Three important figures in Watershed Association history:
Kathleen Peyton, Watershed Association founder
The Conservation Chair for the Garden Club of Princeton, Mrs. Peyton took interest in one of the nation’s first watershed association – the Brandywine Valley Watershed Association -and felt it could work as a model for an organization to protect natural resources in central New Jersey. Part of a committee of five, she helped identify the 265-square-mile region now known as the Stony Brook-Millstone Watershed and solicited the help of the Soil Conservation Service to take on the first surveys of this area for soil erosion.
David Hunter McAlpin Sr., Watershed Association founder
A charter trustee of the Conservation Foundation, which merged with the World Wildlife Fund in 1990, Mr. McAlpin sought the advice and support of Conservation Foundation founder Henry Fairfield Osborn Jr. who saw a critical need for grassroots organizations to protect the environment at the watershed scale. With Osborn’s guiding spirit, Mr. McAlpin and a committee of five helped attract enough interest in soil erosion and forest management issues to transform the all-volunteer group into a permanent fixture in the community. Mr. McAlpin also served as Association President and Membership Chairman during his tenure.
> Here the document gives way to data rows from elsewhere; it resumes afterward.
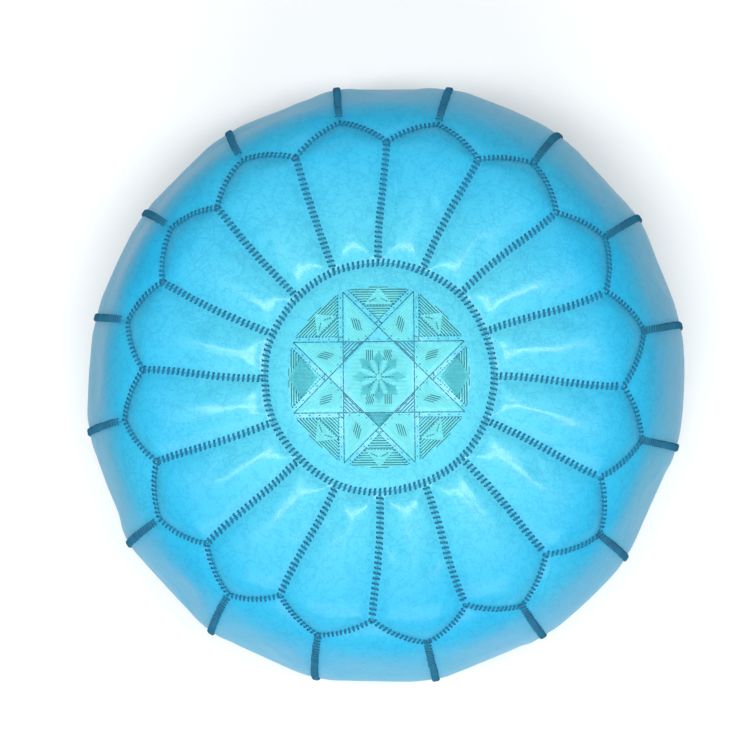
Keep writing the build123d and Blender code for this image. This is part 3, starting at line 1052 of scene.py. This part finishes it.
@dataclass
class Braid:
    """A row of stitches along one seam.

    Attributes:
        name: Name of the piece.
        node: Frame node that it stands for, with the rest of its group.
        stitch: The stitch that it is made of.
        path: Gives the angle and the run of the seam at a share of its length.
        lean: How unevenly the stitches lean.
        vary: How unevenly long they are.
        stray: How far they stray from the seam.
    """

    name: str
    node: str
    stitch: Stitch
    path: Callable[[float], tuple[float, float]]
    lean: float = 0.045
    vary: float = 0.03
    stray: float = 0.00012

    def build(self, form: StuffedForm, hand: random.Random) -> bpy.types.Object:
        """Sets the stitches along the seam.

        Args:
            form: The stuffed form.
            hand: Source of the small differences between stitches.

        Returns:
            The braid.
        """
        samples = 60
        points = [form.place(*self.path(n / samples)) for n in range(samples + 1)]
        length = sum((b - a).length for a, b in zip(points, points[1:]))
        count = max(1, round(length / self.stitch.pitch))
        template = bpy.data.meshes.new("stitch")
        thread = tube(self.stitch.path(), self.stitch.thread)
        thread.to_mesh(template)
        thread.free()
        bm = bmesh.new()
        for number in range(count):
            share = (number + 0.5) / count
            step = 0.5 / count
            before, after = max(0.0, share - step), min(1.0, share + step)
            ahead = form.place(*self.path(after)) - form.place(*self.path(before))
            angle, run = self.path(share)
            up = form.normal(angle, run)
            along = (ahead - up * ahead.dot(up)).normalized()
            along = (along + up.cross(along) * hand.gauss(0, self.lean)).normalized()
            across = up.cross(along)
            size = 1 + hand.gauss(0, self.vary)
            middle = form.place(angle, run) + across * hand.gauss(0, self.stray)
            known = len(bm.verts)
            bm.from_mesh(template)
            bm.verts.ensure_lookup_table()
            turn = Matrix((along * size, across * size, up)).transposed().to_4x4()
            moved = Matrix.Translation(middle) @ turn
            bmesh.ops.transform(bm, matrix=moved, verts=bm.verts[known:])
        bpy.data.meshes.remove(template)
        piece = finish_mesh(self.name, bm)
        settle(piece, [self.node])
        Finish.BRAID.dress(piece)
        return piece


@dataclass
class Embroidery:
    """Every braid that covers a seam of the upper cover.

    Attributes:
        form: The stuffed form.
        foot: Height over the floor at which the side braids end.
        valley_gap: Gap between a petal seam's braid and the inner corner, in half widths.
        tip_gap: Gap between a petal's point and the side braid, in half widths.
        wide: Stitch of the medallion, petal and side seams.
        narrow: Stitch of the petals' pointed edge.
    """

    form: StuffedForm
    foot: float = 0.014
    valley_gap: float = 0.6
    tip_gap: float = 0.8
    wide: Stitch = Stitch()
    narrow: Stitch = Stitch(0.0056, 0.0039, 0.0002, 0.00078, 0.0009)

    def braids(self) -> Iterable[Braid]:
        """Every braid, seam by seam."""
        form = self.form
        inner, half = form.run_at(form.medallion), self.wide.width / 2
        foot_run = form.heel_run - form.arcs[-1].radius * math.acos(1 - self.foot / form.arcs[-1].radius)
        yield Braid("medallion_stitches", "medallion_braid", self.wide, lambda t: (2 * math.pi * t, inner))
        for number in range(form.panels):
            seam, point = number * form.pitch, (number + 0.5) * form.pitch
            valley = form.run_at(form.valley) - half * self.valley_gap
            tip = form.run_at(form.tip) + half * self.tip_gap

            def radial(t: float, seam: float = seam, valley: float = valley) -> tuple[float, float]:
                """The seam between two petals."""
                return seam, inner + half + t * (valley - inner - half)

            def edge(t: float, seam: float = seam) -> tuple[float, float]:
                """The pointed edge of one petal."""
                angle = seam + t * form.pitch
                return angle, form.run_at(form.edge_radius(angle))

            def side(t: float, point: float = point, tip: float = tip) -> tuple[float, float]:
                """The seam between two side panels."""
                return point, tip + t * (foot_run - tip)

            yield Braid(f"radial_braid_{number + 1:02d}", "radial_braids", self.wide, radial)
            yield Braid(f"petal_edge_braid_{number + 1:02d}", "petal_edge_braid", self.narrow, edge)
            yield Braid(f"side_braid_{number + 1:02d}", "side_braids", self.wide, side)

    def build(self) -> None:
        """Sews every braid."""
        hand = random.Random(5)
        for braid in self.braids():
            braid.build(self.form, hand)


# --- the silk star ---------------------------------------------------------------------------------------
def polar(radius: float, angle: float) -> Point:
    """Point of a plane at a radius and an angle in eighths of a turn."""
    return radius * math.cos(angle * math.pi / 4), radius * math.sin(angle * math.pi / 4)


def between(first: Point, second: Point, share: float) -> Point:
    """Point of the line from the first to the second at a share of its length."""
    return first[0] + (second[0] - first[0]) * share, first[1] + (second[1] - first[1]) * share


@dataclass(frozen=True)
class Silk:
    """One silk of the star.

    Attributes:
        piece: Name of the piece that it makes.
        finish: Its finish.
        thread: Radius of the thread.
        lift: How far the thread's middle stands over the leather.
    """

    piece: str
    finish: Finish
    thread: float
    lift: float


PALE = Silk("silk_star_ground", Finish.PALE_SILK, 0.00050, 0.00000)
FULL = Silk("silk_star_fillings", Finish.FULL_SILK, 0.00050, 0.00035)
DARK = Silk("silk_star_lines", Finish.DARK_SILK, 0.00034, 0.00056)


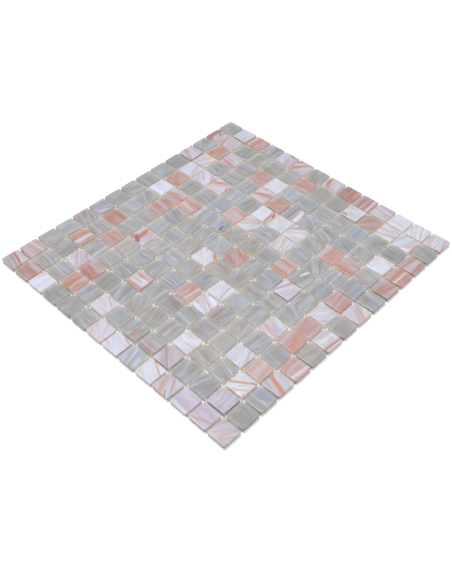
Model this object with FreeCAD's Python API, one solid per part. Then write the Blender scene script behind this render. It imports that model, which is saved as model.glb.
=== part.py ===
"""A sheet of pressed glass mosaic: square tiles in rows, glued by their backs to a net of flat threads.

Millimetres. The sheet lies flat with the faces of the tiles up. X runs along a row, Y across the
rows, and the origin is on the floor under the middle of the sheet.
"""
import FreeCAD, Part
import os

# The sheet
COLUMNS = 15                    # tiles in a row, along X
ROWS = 14                       # rows, along Y
COLUMN_GAP = 1.8                # gap between the faces of two tiles in a row
ROW_GAP = 1.8                   # gap between the faces of two rows

# One tile, pressed with its face wider than its back so that it leaves the mould
TILE_LENGTH = 20.0              # side of the face along a row, over its rounded rim
TILE_WIDTH = 20.0               # side of the face across the rows
TILE_THICKNESS = 4.0
DRAFT_WIDTH = 0.55              # how far each wall slopes in from the rim to the back
CORNER_CUT = 1.5                # leg of the worn corner at the rim
RIM_WIDTH = 0.6                 # width of the eased edge around the flat of the face
RIM_DROP = 0.4                  # how far the eased edge falls below the face

# The net behind the tiles: cross threads below, long threads on them, tiles on the long threads
THREAD_WIDTH = 0.9
LONG_THREAD_THICKNESS = 0.25
CROSS_THREAD_THICKNESS = 0.25
CROSS_THREAD_SPACING = 5.0      # distance between the cross threads, along X
LONG_THREAD_SPACING = 5.0       # distance between the long threads, along Y
NET_INSET = 1.2                 # how far the net stays inside the outer tiles' rims

# How the three kinds of glass are laid: a letter for each tile of a row, from the row at +Y down
GLASSES = {"g": "grey", "p": "pink", "w": "white"}
LAYING = (
    "wpgggggggggwgwg",
    "pggpgpggwpwwpww",
    "wgwgpggppgwgwgp",
    "gppggwggpgwgggg",
    "ggggggggggggpgw",
    "gwgwgggggpgwwgw",
    "wgggggwggwwpgpg",
    "wgggpggpggwgggw",
    "ggggwwgggwwgggp",
    "wwwgggggpggggwp",
    "wggggggwggpggpw",
    "wggwgwggggpggww",
    "wwwpgppwpggwgww",
    "wggwpgwgwgpppgw",
)

# Sizes that follow
PITCH_X = TILE_LENGTH + COLUMN_GAP
PITCH_Y = TILE_WIDTH + ROW_GAP
SHEET_X = COLUMNS * TILE_LENGTH + (COLUMNS - 1) * COLUMN_GAP
SHEET_Y = ROWS * TILE_WIDTH + (ROWS - 1) * ROW_GAP
NET_X = SHEET_X - 2 * NET_INSET
NET_Y = SHEET_Y - 2 * NET_INSET
LONG_THREAD_Z = CROSS_THREAD_THICKNESS
TILE_Z = LONG_THREAD_Z + LONG_THREAD_THICKNESS


def tile_ring(side_x, side_y, z):
    """The eight corners of a rectangle with its corners cut off, anticlockwise around the origin."""
    x, y = side_x / 2, side_y / 2
    corners = [
        (x - CORNER_CUT, -y), (x, -y + CORNER_CUT), (x, y - CORNER_CUT), (x - CORNER_CUT, y),
        (-x + CORNER_CUT, y), (-x, y - CORNER_CUT), (-x, -y + CORNER_CUT), (-x + CORNER_CUT, -y),
    ]
    return [FreeCAD.Vector(cx, cy, z) for cx, cy in corners]


def flat_face(corners):
    return Part.Face(Part.makePolygon(corners + corners[:1]))


def wall_band(lower, upper):
    """The flat faces between two rings, each from one edge up to the parallel edge above it."""
    count = len(lower)
    following = [(k, (k + 1) % count) for k in range(count)]
    return [flat_face([lower[a], lower[b], upper[b], upper[a]]) for a, b in following]


def make_tile():
    """One tile with its back on z = 0: walls that widen upwards, then the eased edge of the face."""
    back = tile_ring(TILE_LENGTH - 2 * DRAFT_WIDTH, TILE_WIDTH - 2 * DRAFT_WIDTH, 0)
    rim = tile_ring(TILE_LENGTH, TILE_WIDTH, TILE_THICKNESS - RIM_DROP)
    face = tile_ring(TILE_LENGTH - 2 * RIM_WIDTH, TILE_WIDTH - 2 * RIM_WIDTH, TILE_THICKNESS)
    faces = [flat_face(back)] + wall_band(back, rim) + wall_band(rim, face) + [flat_face(face)]
    tile = Part.Solid(Part.makeShell(faces))
    if tile.Volume < 0:
        tile.reverse()
    return tile


def tile_place(column, row):
    """Where the middle of a tile's back lies, counting columns from -X and rows from +Y, from 1."""
    x = (column - (COLUMNS + 1) / 2) * PITCH_X
    y = ((ROWS + 1) / 2 - row) * PITCH_Y
    return FreeCAD.Vector(x, y, TILE_Z)


def glass_of(column, row):
    """The kind of glass at a place; past the end of the laying chart it starts again."""
    letters = LAYING[(row - 1) % len(LAYING)]
    return GLASSES[letters[(column - 1) % len(letters)]]


def row_tiles(tile, row, glass):
    """The tiles of one kind of glass in one row."""
    columns = [c for c in range(1, COLUMNS + 1) if glass_of(c, row) == glass]
    return [tile.translated(tile_place(c, row)) for c in columns]


def spread(length, spacing):
    """Middles of threads across a length, at about the spacing, the outer two at its ends."""
    reach = length - THREAD_WIDTH
    gaps = max(1, round(reach / spacing))
    return [-reach / 2 + k * reach / gaps for k in range(gaps + 1)]


def long_threads():
    """The upper threads of the net, along X under the tiles."""
    start_x = -NET_X / 2
    return [
        Part.makeBox(NET_X, THREAD_WIDTH, LONG_THREAD_THICKNESS,
                     FreeCAD.Vector(start_x, y - THREAD_WIDTH / 2, LONG_THREAD_Z))
        for y in spread(NET_Y, LONG_THREAD_SPACING)
    ]


def cross_threads():
    """The lower threads of the net, along Y on the floor."""
    start_y = -NET_Y / 2
    return [
        Part.makeBox(THREAD_WIDTH, NET_Y, CROSS_THREAD_THICKNESS,
                     FreeCAD.Vector(x - THREAD_WIDTH / 2, start_y, 0))
        for x in spread(NET_X, CROSS_THREAD_SPACING)
    ]


def save(solids, name):
    """Writes the solids that share a node, if there are any."""
    if solids:
        Part.makeCompound(solids).exportStep(f"parts/{name}.step")


def main():
    os.makedirs("parts", exist_ok=True)
    tile = make_tile()
    for row in range(1, ROWS + 1):
        for glass in GLASSES.values():
            save(row_tiles(tile, row, glass), f"row_{row:02d}_{glass}_tiles")
    save(long_threads(), "net_long_threads")
    save(cross_threads(), "net_cross_threads")


main()
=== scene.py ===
import math

import bpy
import numpy as np
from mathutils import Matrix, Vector


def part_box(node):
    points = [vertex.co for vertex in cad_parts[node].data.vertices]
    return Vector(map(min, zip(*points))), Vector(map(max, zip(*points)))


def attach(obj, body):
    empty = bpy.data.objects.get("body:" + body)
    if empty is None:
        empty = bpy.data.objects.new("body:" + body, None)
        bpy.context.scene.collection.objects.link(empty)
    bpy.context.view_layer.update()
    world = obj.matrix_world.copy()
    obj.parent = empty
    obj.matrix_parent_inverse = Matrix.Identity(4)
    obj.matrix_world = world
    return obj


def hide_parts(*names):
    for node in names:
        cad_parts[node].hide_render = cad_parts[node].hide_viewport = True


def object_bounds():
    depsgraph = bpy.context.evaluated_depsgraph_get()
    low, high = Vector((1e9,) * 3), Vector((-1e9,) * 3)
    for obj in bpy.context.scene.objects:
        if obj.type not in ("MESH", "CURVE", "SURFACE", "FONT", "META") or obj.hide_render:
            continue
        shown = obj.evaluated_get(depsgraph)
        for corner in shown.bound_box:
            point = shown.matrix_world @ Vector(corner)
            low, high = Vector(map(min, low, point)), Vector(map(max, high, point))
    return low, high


# Looks of a glass mosaic sheet: tiles of three kinds of streaky pressed glass on a net of coated threads.
# Tiles are counted from the left corner of the picture: columns along +X, rows from +Y towards -Y, from 1.

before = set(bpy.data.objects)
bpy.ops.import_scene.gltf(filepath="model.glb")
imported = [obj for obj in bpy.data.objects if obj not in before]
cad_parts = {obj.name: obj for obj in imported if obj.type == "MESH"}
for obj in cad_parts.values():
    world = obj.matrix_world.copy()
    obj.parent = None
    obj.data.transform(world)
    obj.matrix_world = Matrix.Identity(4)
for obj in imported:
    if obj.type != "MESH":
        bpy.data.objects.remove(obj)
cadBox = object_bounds()

millimetre = 0.001

sheet = {
    "columns": 15,
    "rows": 14,
    "tileSide": 20.0,  # millimetres, over the rims, as in the frame
    "seed": 41,
}
random = np.random.default_rng(sheet["seed"])


# Colours as seen, turned into the linear values that shaders take
def seen(red, green, blue):
    values = np.array([red, green, blue])
    linear = np.where(values <= 0.04045, values / 12.92, ((values + 0.055) / 1.055) ** 2.4)
    return (*linear.tolist(), 1.0)


# Names of the vein colours with their stops on one ramp
tones = {
    "milk": (0.0, seen(0.93, 0.93, 0.96)),
    "slate": (0.14, seen(0.60, 0.60, 0.63)),
    "lilac": (0.28, seen(0.84, 0.77, 0.81)),
    "rose": (0.42, seen(0.81, 0.65, 0.635)),
    "salmon": (0.56, seen(0.82, 0.64, 0.58)),
    "coral": (0.63, seen(0.85, 0.59, 0.49)),
    "rust": (0.70, seen(0.80, 0.52, 0.42)),
    "wine": (0.84, seen(0.67, 0.43, 0.44)),
    "soot": (1.0, seen(0.24, 0.22, 0.20)),
}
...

Dr. Muriel Gardiner Buttinger, Watershed Association benefactor
Dr. Muriel Gardiner Buttinger was the Watershed Association’s primary benefactor. A student studying medicine in Vienna at the beginning of World War II, Dr. Buttinger risked her life working to transport Jews out of the country – for which she was later awarded the Austrian Cross of Honor. After the war, she and her family moved to the historic Drake Farmstead in Hopewell. A psychiatrist dedicated to children and an early and avid supporter of the Watershed Association’s work, Dr. Buttinger ultimately gifted her farm – more than 400 acres of land – to the Watershed Association, laying the foundation for the Watershed Reserve and Honey Brook Organic Farm.